R2C3 act as a sawtooth ramp generator but the frequency is controlled by the high Q resonator tunes by L1 C4 with D5,C7 and to some degree C6 and the antenna.

So a tiny sawtooth generator only 2mV-pp occurs on the base with the Colpitts Oscillator getting pumped by the emitter-collector current pulses.

Due to C ratios in the oscillator the emitter generates about Vcc/2 in Vpp AC near 100 MHz while the collector tied to Vcc with the coil produces 2x Vcc in Vpp AC (doubler) just by ringing when it gets pulled down by the collector. Which occurs whenever Vbe exceeds 600mV which is just the peak of the sinewave. As it switches on, the collector pulls a few milliamps for < 1% of the sinewave and along with it the base voltage to turn it off again. So this is a very stable LC-tuned Relaxation oscillator. The audio then modulates this base voltage to change the current and shift the frequency ever so slightly 75kHz/100MHz max.
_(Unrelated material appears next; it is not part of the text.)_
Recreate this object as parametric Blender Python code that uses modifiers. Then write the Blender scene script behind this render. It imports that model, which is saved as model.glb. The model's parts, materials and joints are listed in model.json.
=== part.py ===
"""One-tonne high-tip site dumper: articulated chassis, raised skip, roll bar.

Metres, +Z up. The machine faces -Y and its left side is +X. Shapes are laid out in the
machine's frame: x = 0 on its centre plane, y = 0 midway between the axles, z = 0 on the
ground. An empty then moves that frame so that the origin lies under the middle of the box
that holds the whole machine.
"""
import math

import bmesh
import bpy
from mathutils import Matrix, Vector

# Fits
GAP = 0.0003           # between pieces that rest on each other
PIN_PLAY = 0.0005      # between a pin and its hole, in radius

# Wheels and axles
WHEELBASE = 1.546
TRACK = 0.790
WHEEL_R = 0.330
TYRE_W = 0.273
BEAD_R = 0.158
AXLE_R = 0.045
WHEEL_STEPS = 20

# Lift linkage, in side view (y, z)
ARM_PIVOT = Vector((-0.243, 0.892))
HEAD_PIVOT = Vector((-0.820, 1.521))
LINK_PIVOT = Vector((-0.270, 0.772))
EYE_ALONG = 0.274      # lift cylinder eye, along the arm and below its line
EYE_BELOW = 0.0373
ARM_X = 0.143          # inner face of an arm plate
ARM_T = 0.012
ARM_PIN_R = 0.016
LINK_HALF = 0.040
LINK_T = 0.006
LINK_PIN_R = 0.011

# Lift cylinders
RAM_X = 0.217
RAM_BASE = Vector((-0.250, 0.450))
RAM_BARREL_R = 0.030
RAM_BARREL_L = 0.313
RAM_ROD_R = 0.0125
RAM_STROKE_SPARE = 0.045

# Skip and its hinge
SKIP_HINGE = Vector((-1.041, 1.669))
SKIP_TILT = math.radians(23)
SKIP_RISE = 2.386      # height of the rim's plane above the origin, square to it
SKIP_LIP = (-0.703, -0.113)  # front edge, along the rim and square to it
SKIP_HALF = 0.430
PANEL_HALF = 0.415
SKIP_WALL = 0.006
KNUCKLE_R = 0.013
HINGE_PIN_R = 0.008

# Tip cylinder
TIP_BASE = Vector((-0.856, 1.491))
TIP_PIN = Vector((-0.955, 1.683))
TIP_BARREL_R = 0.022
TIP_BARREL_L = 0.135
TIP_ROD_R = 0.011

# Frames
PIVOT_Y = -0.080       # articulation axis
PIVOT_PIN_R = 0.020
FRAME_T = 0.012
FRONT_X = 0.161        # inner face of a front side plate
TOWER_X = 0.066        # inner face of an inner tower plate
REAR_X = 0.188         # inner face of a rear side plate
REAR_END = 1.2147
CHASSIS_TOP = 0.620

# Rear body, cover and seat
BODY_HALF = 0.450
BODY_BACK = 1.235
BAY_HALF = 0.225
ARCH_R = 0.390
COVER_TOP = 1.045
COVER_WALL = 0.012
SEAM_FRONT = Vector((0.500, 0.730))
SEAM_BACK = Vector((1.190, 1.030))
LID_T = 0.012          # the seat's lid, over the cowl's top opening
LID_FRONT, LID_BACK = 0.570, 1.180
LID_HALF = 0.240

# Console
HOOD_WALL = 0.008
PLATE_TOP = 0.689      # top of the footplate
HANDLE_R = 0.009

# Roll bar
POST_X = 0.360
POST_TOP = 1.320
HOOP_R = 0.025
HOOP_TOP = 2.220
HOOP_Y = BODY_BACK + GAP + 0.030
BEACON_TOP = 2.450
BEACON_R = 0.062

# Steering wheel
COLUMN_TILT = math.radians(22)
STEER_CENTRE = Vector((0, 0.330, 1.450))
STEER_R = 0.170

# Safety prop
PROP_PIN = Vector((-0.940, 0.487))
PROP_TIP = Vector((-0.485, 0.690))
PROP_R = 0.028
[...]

Analog circuits depend on voltage or current references and better ones are regulated by precision resistor ratios with feedback so that over a range of supply voltages, they are stable. Others are optimized over a narrow range for efficiency and must have low noise well-regulated linear supplies. To change the voltage often is just changing resistor ratios to keep the same base bias voltage which results in emitter/collector current limiting as above.

Thus above one could reduce the voltage in half by reducing the base pull-up R2 to keep Vb constant so that Re = R3 keeps the same DC current.